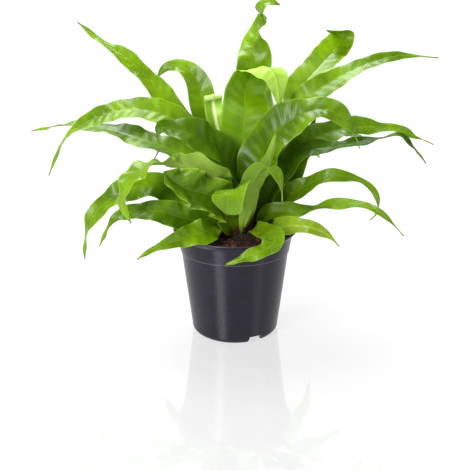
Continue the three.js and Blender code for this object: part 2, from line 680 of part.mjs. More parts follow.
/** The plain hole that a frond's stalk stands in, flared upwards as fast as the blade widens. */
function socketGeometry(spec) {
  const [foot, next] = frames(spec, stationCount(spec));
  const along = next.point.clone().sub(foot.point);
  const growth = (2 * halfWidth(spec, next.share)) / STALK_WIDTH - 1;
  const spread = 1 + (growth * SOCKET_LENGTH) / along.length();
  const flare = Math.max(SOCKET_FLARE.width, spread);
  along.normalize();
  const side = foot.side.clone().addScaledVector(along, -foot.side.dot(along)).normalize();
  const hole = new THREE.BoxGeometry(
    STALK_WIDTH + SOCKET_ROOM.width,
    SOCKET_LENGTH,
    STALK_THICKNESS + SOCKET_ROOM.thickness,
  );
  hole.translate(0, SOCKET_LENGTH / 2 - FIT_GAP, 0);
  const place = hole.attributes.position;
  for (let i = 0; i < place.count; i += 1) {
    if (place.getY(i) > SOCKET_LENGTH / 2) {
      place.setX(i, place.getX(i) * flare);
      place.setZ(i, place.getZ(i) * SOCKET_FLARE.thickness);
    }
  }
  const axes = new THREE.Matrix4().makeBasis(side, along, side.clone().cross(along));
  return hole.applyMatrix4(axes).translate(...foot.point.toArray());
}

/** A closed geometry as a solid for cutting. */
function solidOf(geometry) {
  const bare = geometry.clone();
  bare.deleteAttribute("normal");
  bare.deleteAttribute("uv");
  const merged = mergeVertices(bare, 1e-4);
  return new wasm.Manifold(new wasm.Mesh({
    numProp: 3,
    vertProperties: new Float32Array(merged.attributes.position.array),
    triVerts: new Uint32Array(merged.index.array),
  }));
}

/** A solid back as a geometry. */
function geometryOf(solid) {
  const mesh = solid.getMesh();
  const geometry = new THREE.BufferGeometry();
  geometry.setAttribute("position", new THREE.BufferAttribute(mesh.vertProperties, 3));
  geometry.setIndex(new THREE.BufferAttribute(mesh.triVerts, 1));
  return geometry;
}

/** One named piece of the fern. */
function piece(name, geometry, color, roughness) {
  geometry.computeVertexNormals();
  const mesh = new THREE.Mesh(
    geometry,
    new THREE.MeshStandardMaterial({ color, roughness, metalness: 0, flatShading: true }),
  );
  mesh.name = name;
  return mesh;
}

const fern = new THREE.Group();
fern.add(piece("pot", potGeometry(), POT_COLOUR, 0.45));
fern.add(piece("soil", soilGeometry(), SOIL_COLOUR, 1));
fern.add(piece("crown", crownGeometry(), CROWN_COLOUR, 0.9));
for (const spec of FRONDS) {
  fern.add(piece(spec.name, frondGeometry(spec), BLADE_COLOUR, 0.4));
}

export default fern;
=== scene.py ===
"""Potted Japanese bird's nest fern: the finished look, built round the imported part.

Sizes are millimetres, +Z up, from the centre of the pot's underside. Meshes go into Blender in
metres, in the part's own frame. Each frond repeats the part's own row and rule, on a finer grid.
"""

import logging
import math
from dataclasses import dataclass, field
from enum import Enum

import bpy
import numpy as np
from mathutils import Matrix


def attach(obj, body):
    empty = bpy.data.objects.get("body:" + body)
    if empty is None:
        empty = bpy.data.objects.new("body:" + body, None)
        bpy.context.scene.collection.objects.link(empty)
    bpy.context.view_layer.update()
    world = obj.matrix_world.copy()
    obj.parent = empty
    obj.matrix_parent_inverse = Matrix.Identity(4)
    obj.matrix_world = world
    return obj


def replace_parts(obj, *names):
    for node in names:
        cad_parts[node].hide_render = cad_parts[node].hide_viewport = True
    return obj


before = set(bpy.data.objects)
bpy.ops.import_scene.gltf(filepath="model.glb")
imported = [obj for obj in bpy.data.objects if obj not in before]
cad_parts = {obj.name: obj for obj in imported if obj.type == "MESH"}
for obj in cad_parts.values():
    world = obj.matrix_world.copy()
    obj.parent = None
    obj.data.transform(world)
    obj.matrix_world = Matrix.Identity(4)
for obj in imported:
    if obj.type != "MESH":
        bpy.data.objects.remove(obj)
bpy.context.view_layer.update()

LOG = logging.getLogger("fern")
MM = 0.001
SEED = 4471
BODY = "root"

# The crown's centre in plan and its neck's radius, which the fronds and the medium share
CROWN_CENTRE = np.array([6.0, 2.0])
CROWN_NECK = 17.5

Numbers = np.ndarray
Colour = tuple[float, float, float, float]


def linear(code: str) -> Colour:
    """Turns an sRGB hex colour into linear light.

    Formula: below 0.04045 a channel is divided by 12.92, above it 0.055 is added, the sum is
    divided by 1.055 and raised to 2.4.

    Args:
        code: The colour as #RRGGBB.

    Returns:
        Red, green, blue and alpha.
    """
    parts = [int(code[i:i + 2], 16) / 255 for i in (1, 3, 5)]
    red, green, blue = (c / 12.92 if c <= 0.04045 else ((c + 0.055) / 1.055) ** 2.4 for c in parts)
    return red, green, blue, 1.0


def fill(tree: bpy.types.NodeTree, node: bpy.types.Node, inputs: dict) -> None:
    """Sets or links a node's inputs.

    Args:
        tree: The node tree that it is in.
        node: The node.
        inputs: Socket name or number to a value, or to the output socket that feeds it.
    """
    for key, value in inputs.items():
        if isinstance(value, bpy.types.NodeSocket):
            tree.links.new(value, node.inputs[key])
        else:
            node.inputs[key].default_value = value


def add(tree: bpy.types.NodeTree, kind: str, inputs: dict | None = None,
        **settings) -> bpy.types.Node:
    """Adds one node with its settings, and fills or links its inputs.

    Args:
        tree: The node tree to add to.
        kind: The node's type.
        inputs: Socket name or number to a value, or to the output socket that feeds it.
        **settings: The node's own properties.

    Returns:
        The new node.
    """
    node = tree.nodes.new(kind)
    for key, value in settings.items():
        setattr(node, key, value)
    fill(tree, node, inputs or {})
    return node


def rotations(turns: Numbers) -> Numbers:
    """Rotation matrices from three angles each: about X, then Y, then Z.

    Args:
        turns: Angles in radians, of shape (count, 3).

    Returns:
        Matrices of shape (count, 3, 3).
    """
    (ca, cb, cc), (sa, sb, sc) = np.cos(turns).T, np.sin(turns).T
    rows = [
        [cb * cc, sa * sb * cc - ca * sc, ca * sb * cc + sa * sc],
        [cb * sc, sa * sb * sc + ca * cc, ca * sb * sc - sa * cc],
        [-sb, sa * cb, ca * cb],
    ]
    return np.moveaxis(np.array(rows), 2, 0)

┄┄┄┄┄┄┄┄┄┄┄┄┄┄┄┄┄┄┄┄

→ **BRIEF**:
Extract the data exactly as given.

→ **TASK RESULT**:
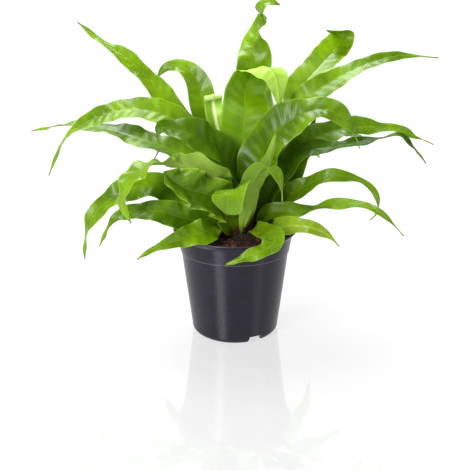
Continue the three.js and Blender code for this object: part 2, from line 680 of part.mjs. More parts follow.
/** The plain hole that a frond's stalk stands in, flared upwards as fast as the blade widens. */
function socketGeometry(spec) {
  const [foot, next] = frames(spec, stationCount(spec));
  const along = next.point.clone().sub(foot.point);
  const growth = (2 * halfWidth(spec, next.share)) / STALK_WIDTH - 1;
  const spread = 1 + (growth * SOCKET_LENGTH) / along.length();
  const flare = Math.max(SOCKET_FLARE.width, spread);
  along.normalize();
  const side = foot.side.clone().addScaledVector(along, -foot.side.dot(along)).normalize();
  const hole = new THREE.BoxGeometry(
    STALK_WIDTH + SOCKET_ROOM.width,
    SOCKET_LENGTH,
    STALK_THICKNESS + SOCKET_ROOM.thickness,
  );
  hole.translate(0, SOCKET_LENGTH / 2 - FIT_GAP, 0);
  const place = hole.attributes.position;
  for (let i = 0; i < place.count; i += 1) {
    if (place.getY(i) > SOCKET_LENGTH / 2) {
      place.setX(i, place.getX(i) * flare);
      place.setZ(i, place.getZ(i) * SOCKET_FLARE.thickness);
    }
  }
  const axes = new THREE.Matrix4().makeBasis(side, along, side.clone().cross(along));
  return hole.applyMatrix4(axes).translate(...foot.point.toArray());
}

/** A closed geometry as a solid for cutting. */
function solidOf(geometry) {
  const bare = geometry.clone();
  bare.deleteAttribute("normal");
  bare.deleteAttribute("uv");
  const merged = mergeVertices(bare, 1e-4);
  return new wasm.Manifold(new wasm.Mesh({
    numProp: 3,
    vertProperties: new Float32Array(merged.attributes.position.array),
    triVerts: new Uint32Array(merged.index.array),
  }));
}

/** A solid back as a geometry. */
function geometryOf(solid) {
  const mesh = solid.getMesh();
  const geometry = new THREE.BufferGeometry();
  geometry.setAttribute("position", new THREE.BufferAttribute(mesh.vertProperties, 3));
  geometry.setIndex(new THREE.BufferAttribute(mesh.triVerts, 1));
  return geometry;
}

/** One named piece of the fern. */
function piece(name, geometry, color, roughness) {
  geometry.computeVertexNormals();
  const mesh = new THREE.Mesh(
    geometry,
    new THREE.MeshStandardMaterial({ color, roughness, metalness: 0, flatShading: true }),
  );
  mesh.name = name;
  return mesh;
}

const fern = new THREE.Group();
fern.add(piece("pot", potGeometry(), POT_COLOUR, 0.45));
fern.add(piece("soil", soilGeometry(), SOIL_COLOUR, 1));
fern.add(piece("crown", crownGeometry(), CROWN_COLOUR, 0.9));
for (const spec of FRONDS) {
  fern.add(piece(spec.name, frondGeometry(spec), BLADE_COLOUR, 0.4));
}

export default fern;
=== scene.py ===
"""Potted Japanese bird's nest fern: the finished look, built round the imported part.

Sizes are millimetres, +Z up, from the centre of the pot's underside. Meshes go into Blender in
metres, in the part's own frame. Each frond repeats the part's own row and rule, on a finer grid.
"""

import logging
import math
from dataclasses import dataclass, field
from enum import Enum

import bpy
import numpy as np
from mathutils import Matrix


def attach(obj, body):
    empty = bpy.data.objects.get("body:" + body)
    if empty is None:
        empty = bpy.data.objects.new("body:" + body, None)
        bpy.context.scene.collection.objects.link(empty)
    bpy.context.view_layer.update()
    world = obj.matrix_world.copy()
    obj.parent = empty
    obj.matrix_parent_inverse = Matrix.Identity(4)
    obj.matrix_world = world
    return obj


def replace_parts(obj, *names):
    for node in names:
        cad_parts[node].hide_render = cad_parts[node].hide_viewport = True
    return obj


before = set(bpy.data.objects)
bpy.ops.import_scene.gltf(filepath="model.glb")
imported = [obj for obj in bpy.data.objects if obj not in before]
cad_parts = {obj.name: obj for obj in imported if obj.type == "MESH"}
for obj in cad_parts.values():
    world = obj.matrix_world.copy()
    obj.parent = None
    obj.data.transform(world)
    obj.matrix_world = Matrix.Identity(4)
for obj in imported:
    if obj.type != "MESH":
        bpy.data.objects.remove(obj)
bpy.context.view_layer.update()

LOG = logging.getLogger("fern")
MM = 0.001
SEED = 4471
BODY = "root"

# The crown's centre in plan and its neck's radius, which the fronds and the medium share
CROWN_CENTRE = np.array([6.0, 2.0])
CROWN_NECK = 17.5

Numbers = np.ndarray
Colour = tuple[float, float, float, float]


def linear(code: str) -> Colour:
    """Turns an sRGB hex colour into linear light.

    Formula: below 0.04045 a channel is divided by 12.92, above it 0.055 is added, the sum is
    divided by 1.055 and raised to 2.4.

    Args:
        code: The colour as #RRGGBB.

    Returns:
        Red, green, blue and alpha.
    """
    parts = [int(code[i:i + 2], 16) / 255 for i in (1, 3, 5)]
    red, green, blue = (c / 12.92 if c <= 0.04045 else ((c + 0.055) / 1.055) ** 2.4 for c in parts)
    return red, green, blue, 1.0


def fill(tree: bpy.types.NodeTree, node: bpy.types.Node, inputs: dict) -> None:
    """Sets or links a node's inputs.

    Args:
        tree: The node tree that it is in.
        node: The node.
        inputs: Socket name or number to a value, or to the output socket that feeds it.
    """
    for key, value in inputs.items():
        if isinstance(value, bpy.types.NodeSocket):
            tree.links.new(value, node.inputs[key])
        else:
            node.inputs[key].default_value = value


def add(tree: bpy.types.NodeTree, kind: str, inputs: dict | None = None,
        **settings) -> bpy.types.Node:
    """Adds one node with its settings, and fills or links its inputs.

    Args:
        tree: The node tree to add to.
        kind: The node's type.
        inputs: Socket name or number to a value, or to the output socket that feeds it.
        **settings: The node's own properties.

    Returns:
        The new node.
    """
    node = tree.nodes.new(kind)
    for key, value in settings.items():
        setattr(node, key, value)
    fill(tree, node, inputs or {})
    return node


def rotations(turns: Numbers) -> Numbers:
    """Rotation matrices from three angles each: about X, then Y, then Z.

    Args:
        turns: Angles in radians, of shape (count, 3).

    Returns:
        Matrices of shape (count, 3, 3).
    """
    (ca, cb, cc), (sa, sb, sc) = np.cos(turns).T, np.sin(turns).T
    rows = [
        [cb * cc, sa * sb * cc - ca * sc, ca * sb * cc + sa * sc],
        [cb * sc, sa * sb * sc + ca * cc, ca * sb * sc - sa * cc],
        [-sb, sa * cb, ca * cb],
    ]
    return np.moveaxis(np.array(rows), 2, 0)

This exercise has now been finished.